For some Back to the Landers human affinity with nature was described not just in terms of physical wellbeing but also in terms of spiritual health. Most Australian Back to the Landers, unlike their American peers,405 did not embrace established religions but some did adopt an amorphous romantic spiritualism where the sacred was believed to reveal itself to humans through natural things.406 For these organic growers, practical acts such as tending a garden became spiritual: ‘you come to all sorts of transcendental states of mind in the garden. It automatically happens to you. If you just poke away with the discipline of a pick and shovel you become sanctified. The magic happens to you’, explained a contributor to Earth Garden.407 Biodynamic organic growing, based on Rudolf Steiner’s Christian philosophy of anthroposophy, connected nature to cosmic forces of energy.
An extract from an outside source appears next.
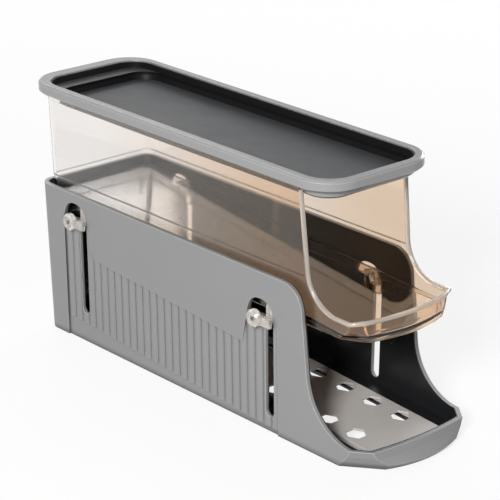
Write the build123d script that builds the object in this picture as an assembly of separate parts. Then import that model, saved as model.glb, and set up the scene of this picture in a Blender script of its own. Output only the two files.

Planting by the phases of the moon, harnessing cosmic energy by methods of stirring liquids and the creation of homeopathic remedies from plant materials offered organic growers another means to connect with spiritualism in nature. Earth Garden and Grass Roots published information about biodynamic methods and there was good attendance at biodynamic society meetings during the 1970s and 1980s.408 Spiritualism in nature could also take a more pagan form. Marjorie Spear wrote to Earth Garden telling of the importance of fairies on her property, Harmony Farm:

The ‘little people’ (fairies) are a tremendous help. They like to live in organic gardens where humans acknowledge their existence and appreciate their work.